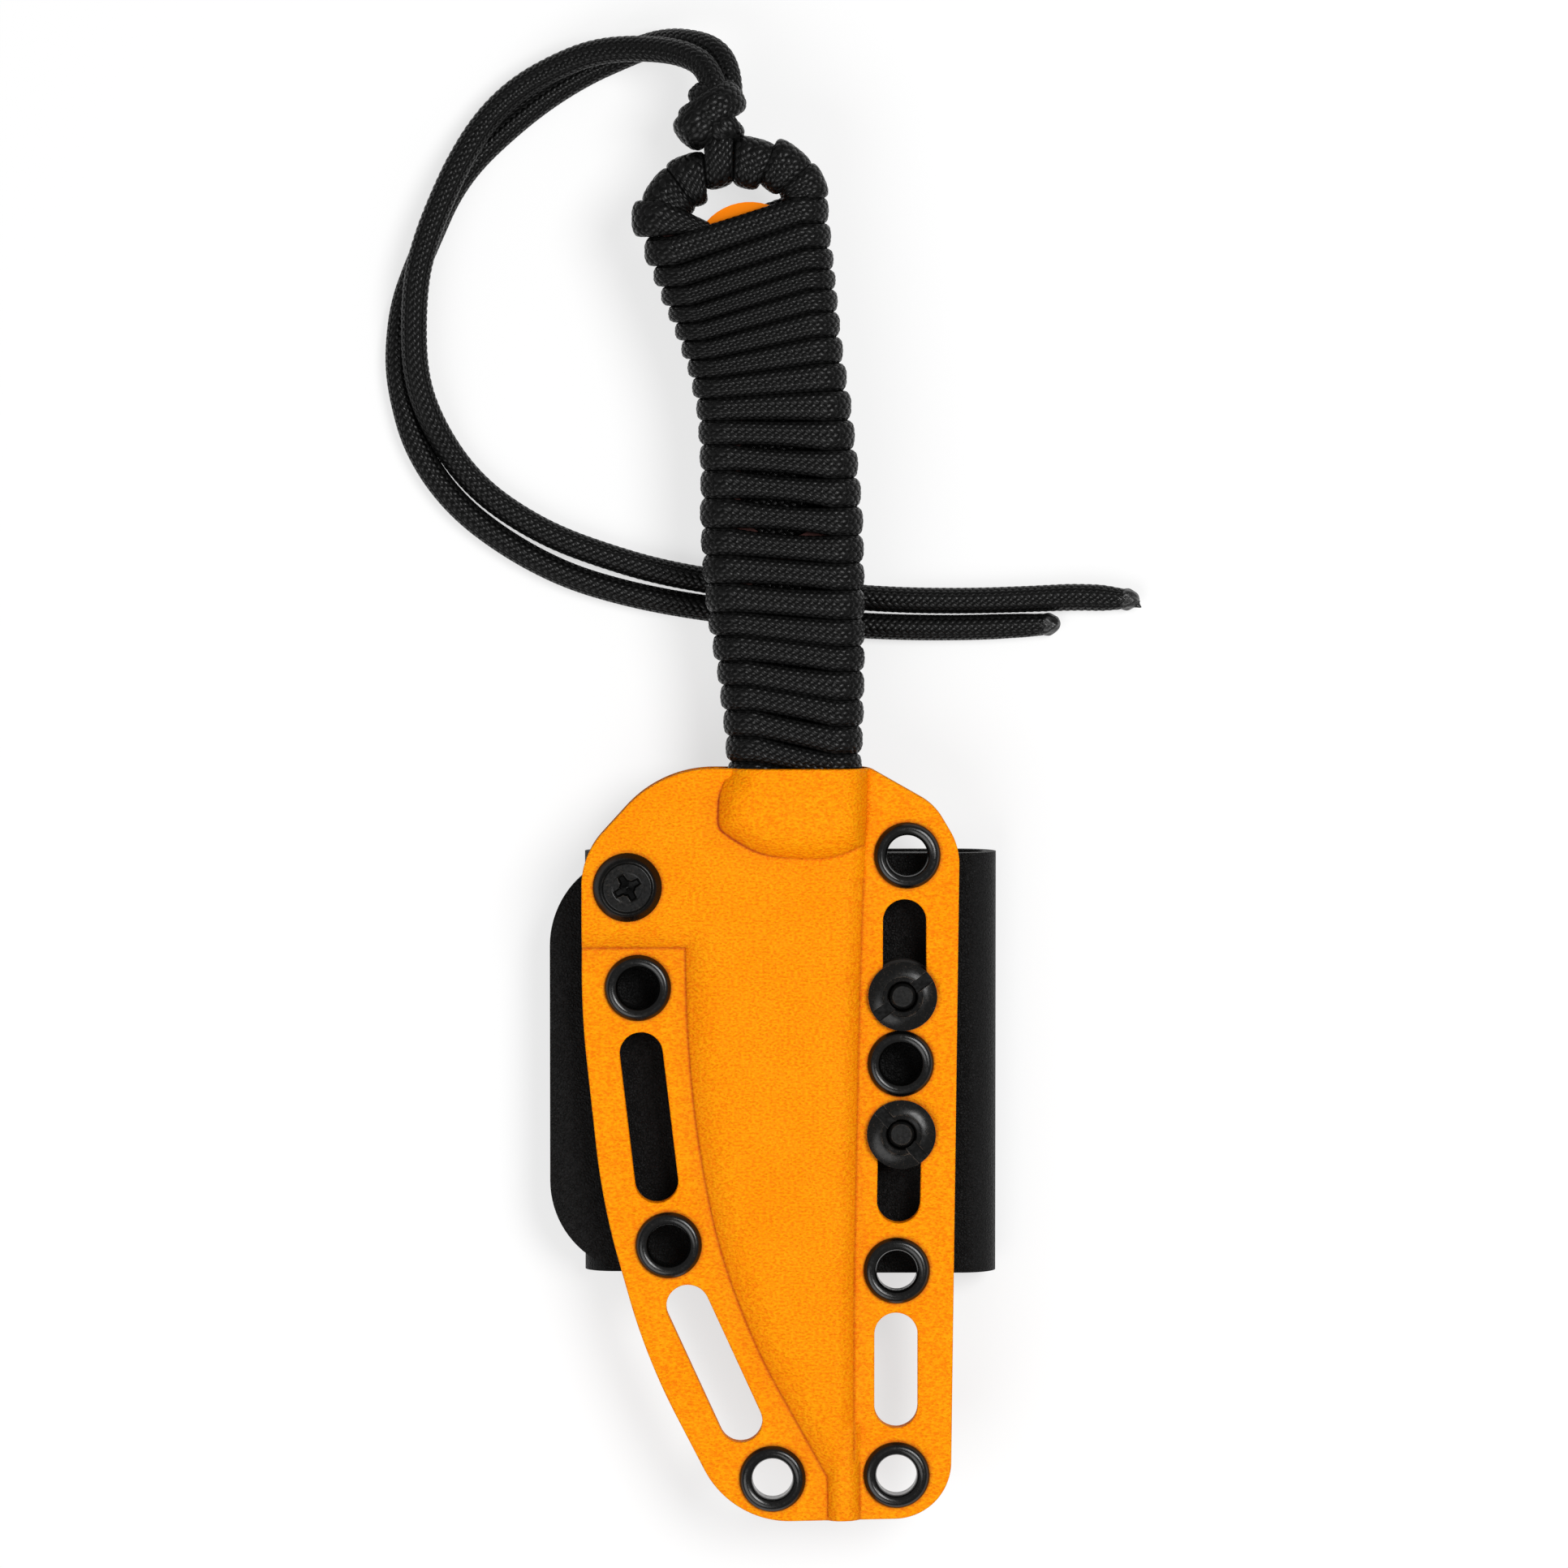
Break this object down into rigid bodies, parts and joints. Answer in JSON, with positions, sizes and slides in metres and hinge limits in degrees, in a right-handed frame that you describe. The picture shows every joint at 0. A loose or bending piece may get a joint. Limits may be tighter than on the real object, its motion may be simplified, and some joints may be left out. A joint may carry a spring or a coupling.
{
  "type": "rigging knife",
  "caption": "Fixed-blade knife with a cord-wrapped ring tang and a corded lanyard, in a moulded two-shell sheath with eyelets, slots and a folded belt loop.",
  "frame": {"origin": "centre of the belt loop's outer face, which the sheath lies on", "axes": "+X right of the sheath seen from its front, +Y towards the handle's butt, +Z out of the sheath's front"},
  "size_m": [0.1207, 0.2356, 0.0233],
  "materials": {
    "coated_steel": "satin",
    "sheath_sheet": "matte",
    "wrap_cord": "matte",
    "lanyard_cord": "matte",
    "melted_end": "gloss",
    "eyelet_metal": "satin",
    "black_hardware": "satin",
    "rubber_spacer": "matte",
    "loop_sheet": "matte"
  },
  "bodies": {
    "sheath": {"sheath_front_shell": "sheath_sheet", "sheath_back_shell": "sheath_sheet", "eyelet_right_1": "eyelet_metal", "eyelet_right_2": "eyelet_metal", "eyelet_right_3": "eyelet_metal", "eyelet_right_4": "eyelet_metal", "eyelet_left_1": "eyelet_metal", "eyelet_left_2": "eyelet_metal", "eyelet_left_3": "eyelet_metal", "retention_grommet": "rubber_spacer", "retention_washer": "black_hardware", "retention_post": "black_hardware", "mount_post_upper": "black_hardware", "mount_screw_upper": "black_hardware", "mount_spacer_upper": "rubber_spacer", "mount_post_lower": "black_hardware", "mount_screw_lower": "black_hardware", "mount_spacer_lower": "rubber_spacer", "belt_loop": "loop_sheet"},
    "knife": {"blade_and_tang": "coated_steel", "handle_wrap": "wrap_cord", "ring_wrap": "wrap_cord", "lanyard_loop": "lanyard_cord", "lanyard_knot": "lanyard_cord", "lanyard_strand_long": "lanyard_cord", "lanyard_strand_short": "lanyard_cord", "lanyard_tip_long": "melted_end", "lanyard_tip_short": "melted_end"},
    "retention_screw_body": {"retention_screw": "black_hardware"}
  },
  "joints": [
    {"name": "knife_draw", "type": "slide", "parent": "sheath", "child": "knife", "axis": [0, 1, 0], "range_m": [0, 0.115]},
    {"name": "retention_screw_turn", "type": "hinge", "parent": "sheath", "child": "retention_screw_body", "pos_m": [-0.0255, 0.0284, 0.018], "axis": [0, 0, 1], "range_deg": [-180, 180]}
  ]
}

◆ What is asked ◆
Would you give the material above again, complete and exact?

◆ Reply ◆
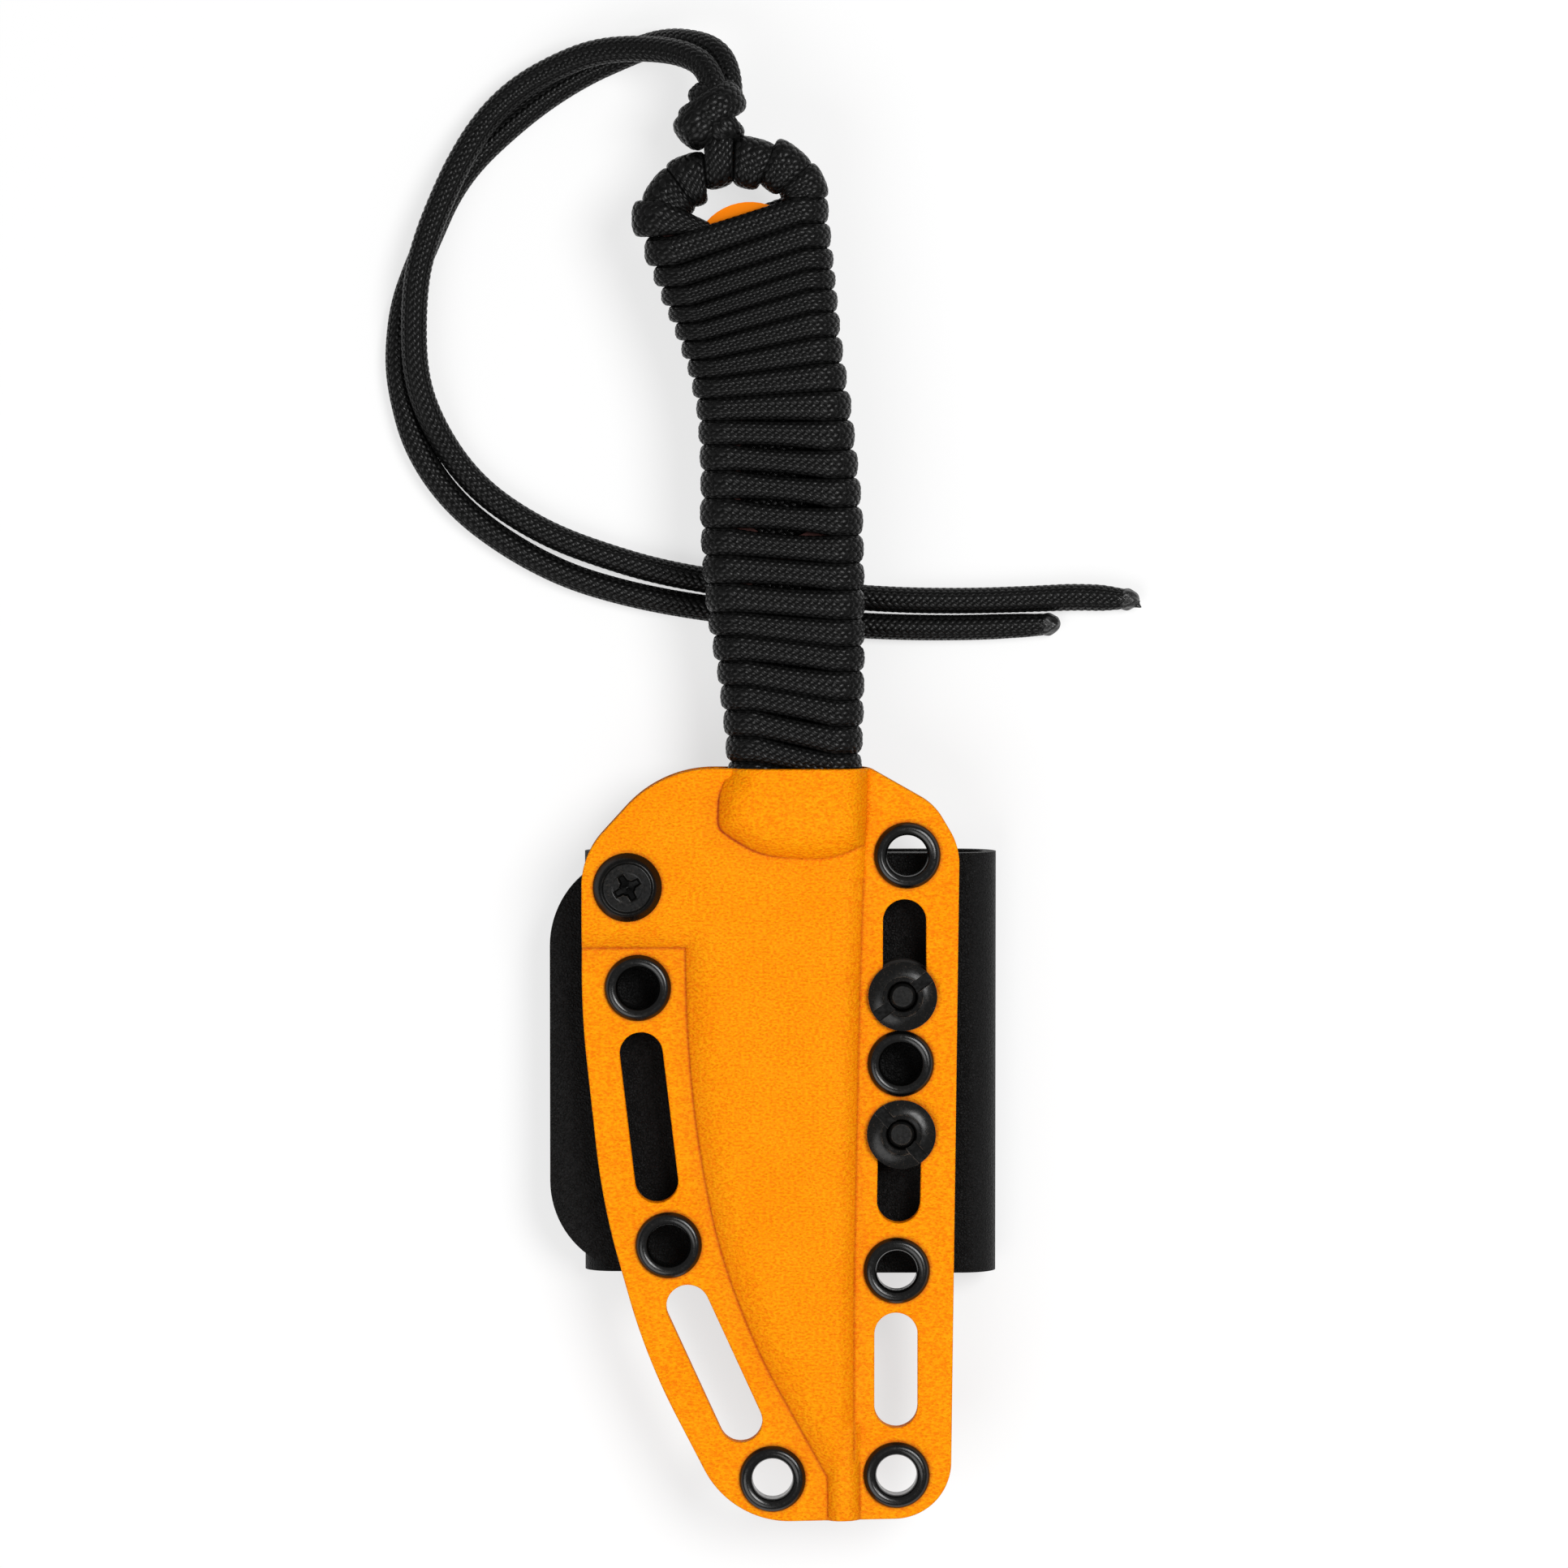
Break this object down into rigid bodies, parts and joints. Answer in JSON, with positions, sizes and slides in metres and hinge limits in degrees, in a right-handed frame that you describe. The picture shows every joint at 0. A loose or bending piece may get a joint. Limits may be tighter than on the real object, its motion may be simplified, and some joints may be left out. A joint may carry a spring or a coupling.
{
  "type": "rigging knife",
  "caption": "Fixed-blade knife with a cord-wrapped ring tang and a corded lanyard, in a moulded two-shell sheath with eyelets, slots and a folded belt loop.",
  "frame": {"origin": "centre of the belt loop's outer face, which the sheath lies on", "axes": "+X right of the sheath seen from its front, +Y towards the handle's butt, +Z out of the sheath's front"},
  "size_m": [0.1207, 0.2356, 0.0233],
  "materials": {
    "coated_steel": "satin",
    "sheath_sheet": "matte",
    "wrap_cord": "matte",
    "lanyard_cord": "matte",
    "melted_end": "gloss",
    "eyelet_metal": "satin",
    "black_hardware": "satin",
    "rubber_spacer": "matte",
    "loop_sheet": "matte"
  },
  "bodies": {
    "sheath": {"sheath_front_shell": "sheath_sheet", "sheath_back_shell": "sheath_sheet", "eyelet_right_1": "eyelet_metal", "eyelet_right_2": "eyelet_metal", "eyelet_right_3": "eyelet_metal", "eyelet_right_4": "eyelet_metal", "eyelet_left_1": "eyelet_metal", "eyelet_left_2": "eyelet_metal", "eyelet_left_3": "eyelet_metal", "retention_grommet": "rubber_spacer", "retention_washer": "black_hardware", "retention_post": "black_hardware", "mount_post_upper": "black_hardware", "mount_screw_upper": "black_hardware", "mount_spacer_upper": "rubber_spacer", "mount_post_lower": "black_hardware", "mount_screw_lower": "black_hardware", "mount_spacer_lower": "rubber_spacer", "belt_loop": "loop_sheet"},
    "knife": {"blade_and_tang": "coated_steel", "handle_wrap": "wrap_cord", "ring_wrap": "wrap_cord", "lanyard_loop": "lanyard_cord", "lanyard_knot": "lanyard_cord", "lanyard_strand_long": "lanyard_cord", "lanyard_strand_short": "lanyard_cord", "lanyard_tip_long": "melted_end", "lanyard_tip_short": "melted_end"},
    "retention_screw_body": {"retention_screw": "black_hardware"}
  },
  "joints": [
    {"name": "knife_draw", "type": "slide", "parent": "sheath", "child": "knife", "axis": [0, 1, 0], "range_m": [0, 0.115]},
    {"name": "retention_screw_turn", "type": "hinge", "parent": "sheath", "child": "retention_screw_body", "pos_m": [-0.0255, 0.0284, 0.018], "axis": [0, 0, 1], "range_deg": [-180, 180]}
  ]
}